Quasi ultima nella classifica sul recupero dei rifiuti urbani e ancora lontana dalle performance dei Paesi che registrano le prestazioni migliori: in Italia quasi la metà della spazzatura finisce ancora in discarica e solo un terzo di quella prodotta viene recuperata. Secondo il rapporto “L’Italia del riciclo 2012”, presentato ieri da Fondazione Sviluppo Sostenibile e FISE-Unire, l’associazione di Confindustria che rappresenta le aziende del recupero rifiuti, solo il 33% dei nostri rifiuti viene recuperato, mentre a finire in discarica sono ogni anno circa 15 milioni di tonnellate di rifiuti (il 49% di quelli prodotti), con uno stacco di venti punti percentuali rispetto a quanto accade nel resto d’Europa (30%).
Ben lontani dalle performance di Austria, Germania, Belgio, Paesi Bassi, Svezia e Danimarca, che recuperano rispettivamente il 70%, il 62%, il 62%, il 61%, il 50% e il 42% dei rifiuti urbani, il nostro Paese, pur avendo alcuni fiori all’occhiello (come Lombardia, Friuli Venezia Giulia, Veneto, Emilia Romagna e Trentino Alto Adige, che smaltisce in discarica rispettivamente l’8%, il 15%, il 19%, il 28% e il 29% dei rifiuti) deve invece fare i conti con 10 regioni “indisciplinate” che smaltiscono in discarica oltre il 60% dei rifiuti prodotti: Liguria, Umbria, Marche, Lazio, Molise, Puglia, Basilicata, Calabria, Campania e Sicilia, che registra un picco record pari al 93%. Più o meno invariata, invece, la situazione del riciclo degli imballaggi rispetto ai dati del 2010, con 7,5 milioni di tonnellate prodotte e riciclate al 64% e performance diverse nei vari settori.
Si tratta di una situazione che di sicuro ha ben poco di virtuoso e che, secondo il Presidente della Fondazione, Edo Ronchi, è dovuta a una bassa tassazione dello smaltimento in discarica: 15 euro a tonnellata richiesti in Italia, contro i 40 previsti in Germania. Oltretutto, questo poco virtuosismo ha portato il Sistema Paese a sostenere dei costi notevoli legati alla cattiva gestione del rifiuto: 102 le discariche presenti sul territorio non ancora chiuse né rese conformi alla Direttiva 1999/31/CE, per le quali l’Italia è stata messa in mora dalla Commissione Europea, che l’ha successivamente deferita alla Corte di Giustizia per il mancato rispetto di quanto previsto dalla normativa, chiedendo il pagamento di una multa di 56 milioni di euro.

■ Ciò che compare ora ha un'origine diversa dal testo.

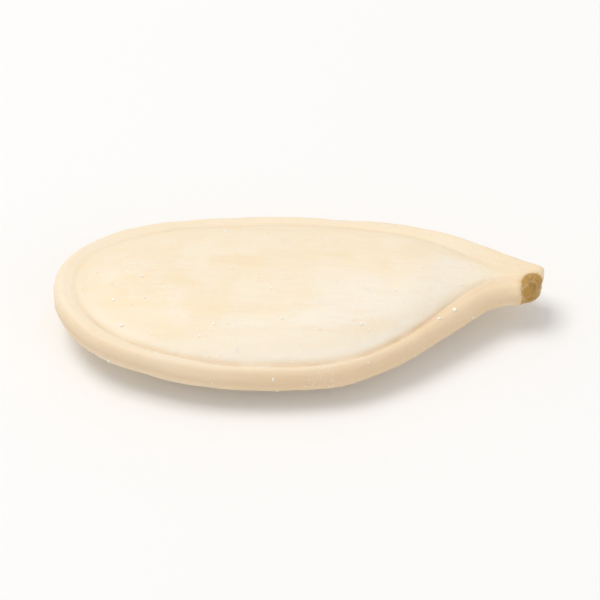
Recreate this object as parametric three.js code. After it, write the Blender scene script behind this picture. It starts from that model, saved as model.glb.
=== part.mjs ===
// A roasted, salted pumpkin seed in its hull, lying on one of its two broad faces.
//
// The hull is one closed piece. Seen from above it is a teardrop with a blunt round end at -X and a short
// beak at +X, where the seed hung in the fruit. Its far side (+Y) runs almost straight into the beak, and
// its near side swings in to it. A rim with a worn edge runs all the way round. A fine groove, deepest on
// the near side, parts it from the body, whose two faces rise from the groove as low domes, almost flat in
// the middle. The two sides of the rim meet in the beak, with a shallow valley between them, and the hilum,
// the scar that the seed hung by, is a small hollow in its blunt end. The hull is bowed, so both of its ends
// stand clear of the surface.
//
// Units are millimetres and +Z is up. The origin is at the middle of the seed's box, on the surface.

import * as THREE from "three";
import { ParametricGeometry } from "three/addons/geometries/ParametricGeometry.js";
import { mergeVertices } from "three/addons/utils/BufferGeometryUtils.js";

// Driving sizes
const LENGTH = 20;
const WIDTH = 9.5;
const RIM_THICKNESS = 1.2;
const DOME_RISE = 0.98;

// Rim, groove and beak
const EDGE_ROUNDING = 0.45;
const EDGE_SQUARENESS = 2.1;
const GROOVE_DEPTH = 0.08;
const GROOVE_SIDE = 0.24;
const GROOVE_BEAK_FADE = 0.6;
const GROOVE_FAR_FADE = 0.6;
const BEAK_THINNING = 0.1;
const HILUM_DEPTH = 0.18;
const HILUM_REACH = 0.62;
const HILUM_SLANT = 0.15;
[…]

Eppure, nonostante la credenza diffusa che con la differenziata aumentino i costi di gestione dei rifiuti, imparando a differenziare meglio c’è ragion di credere che alla fine il risparmio sia garantito. Comparando i costi (in euro per abitante/anno e in centesimi di euro al chilogrammo) della gestione dei rifiuti nelle diverse regioni italiane con diversi livelli di raccolta differenziata, il Rapporto ha messo in evidenza che nei territori in cui si differenzia di più i costi, sia per abitante/anno sia per chilogrammo, sono inferiori a quelli sostenuti dalle Regioni in cui si differenzia di meno.

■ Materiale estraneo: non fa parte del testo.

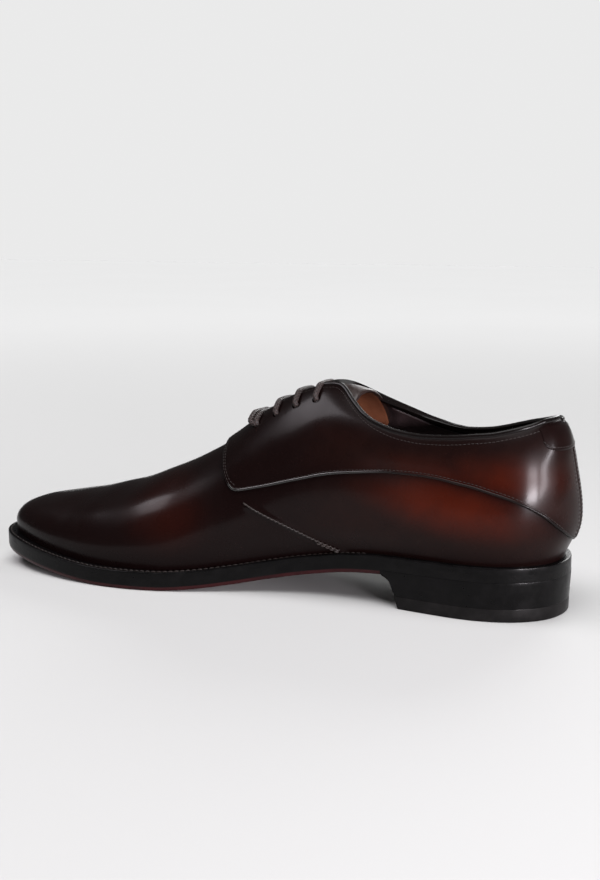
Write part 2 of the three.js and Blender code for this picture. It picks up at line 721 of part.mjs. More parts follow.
const group = new THREE.Group();
function addPiece(name, solid, material) {
  const { vertProperties, triVerts, numProp } = solid.getMesh();
  const geometry = new THREE.BufferGeometry();
  const points = [];
  for (let index = 0; index < vertProperties.length; index += numProp) {
    points.push(vertProperties[index], vertProperties[index + 1], vertProperties[index + 2]);
  }
  geometry.setAttribute('position', new THREE.Float32BufferAttribute(points, 3));
  geometry.setIndex(Array.from(triVerts));
  const mesh = new THREE.Mesh(geometry, material);
  mesh.name = name;
  group.add(mesh);
}
addPiece('upper', upper, calf);
addPiece('tongue', tongue, tongueCalf);
addPiece('insole', insole, sockLeather);
addPiece('welt', welt, edgeBlack);
addPiece('outsole', outsole, soleLeather);
addPiece('heel_stack', heelStack, edgeBlack);
addPiece('heel_top_piece', topPiece, rubber);
laceBars.forEach((bar, index) => addPiece(`lace_bar_${index + 1}`, bar, waxedCord));

// The part's origin: on the floor, under the middle of the shoe
const bounds = new THREE.Box3().setFromObject(group);
const middle = bounds.getCenter(new THREE.Vector3());
group.position.set(-middle.x, -middle.y, -bounds.min.z);
group.updateMatrixWorld(true);

export default group;
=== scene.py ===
import math

import bmesh
import bpy
import numpy as np
from mathutils import Matrix, Vector


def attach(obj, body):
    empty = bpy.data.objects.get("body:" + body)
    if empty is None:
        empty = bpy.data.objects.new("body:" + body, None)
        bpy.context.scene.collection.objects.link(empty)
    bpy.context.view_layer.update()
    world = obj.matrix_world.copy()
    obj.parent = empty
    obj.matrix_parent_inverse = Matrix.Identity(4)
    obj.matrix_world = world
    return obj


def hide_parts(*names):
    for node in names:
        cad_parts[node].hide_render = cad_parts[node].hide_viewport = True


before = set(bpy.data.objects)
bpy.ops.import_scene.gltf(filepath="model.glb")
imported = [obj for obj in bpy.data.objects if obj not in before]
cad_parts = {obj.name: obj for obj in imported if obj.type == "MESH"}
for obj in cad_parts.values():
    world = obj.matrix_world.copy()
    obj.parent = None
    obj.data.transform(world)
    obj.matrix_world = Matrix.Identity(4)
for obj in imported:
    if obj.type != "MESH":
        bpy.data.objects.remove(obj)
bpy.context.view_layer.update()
print("CAD nodes:", sorted(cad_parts))

# %% [markdown]
# ## The camera
# The camera stands behind the heel on the inner side of the foot, a little above it, as the
# photographer did. Its place and direction come first, because every later choice of light and
# detail is judged through it.
# %% Camera
eye = Vector((0.2749, -0.5830, 0.1794))
heading = Vector((-0.376, 0.927, 0.0)).normalized()
pitch = math.radians(9.57)
lens_length = 53.2
sideways_shift = -0.059
gaze = heading * math.cos(pitch) + Vector((0, 0, -math.sin(pitch)))

camera = bpy.data.objects.new("camera", bpy.data.cameras.new("camera"))
bpy.context.scene.collection.objects.link(camera)
camera.location = eye
camera.rotation_mode = "QUATERNION"
camera.rotation_quaternion = gaze.to_track_quat("-Z", "Y")
camera.data.sensor_width = 36
camera.data.lens = lens_length
camera.data.shift_x = sideways_shift
bpy.context.scene.camera = camera
print("camera looks down", round(math.degrees(pitch), 2), "degrees")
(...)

Che il riciclo, così come previsto dalla Direttiva europea 98/2008 CE, sia dunque una priorità da perseguire anche ricorrendo agli incentivi e rappresenti un settore strategico per lo sviluppo della green economy, non ci sono dubbi. Ma per gli addetti al settore, così come precisato dal Presidente di Unire, Corrado Scapino, è necessario che le strategie di crescita industriale nazionale si coniughino con politiche di sviluppo sostenibile che prevedano l’impegno e la partecipazione di tutti i soggetti economici della filiera, dai produttori ai riciclatori. Per Scapino, infatti, sarebbe necessario attivare “nuove leve per stimolare il mercato dei materiali riciclati, evitando politiche ambientali miopi e strumentali che rischierebbero solo di frenare ulteriormente lo sviluppo dell’industria del recupero”.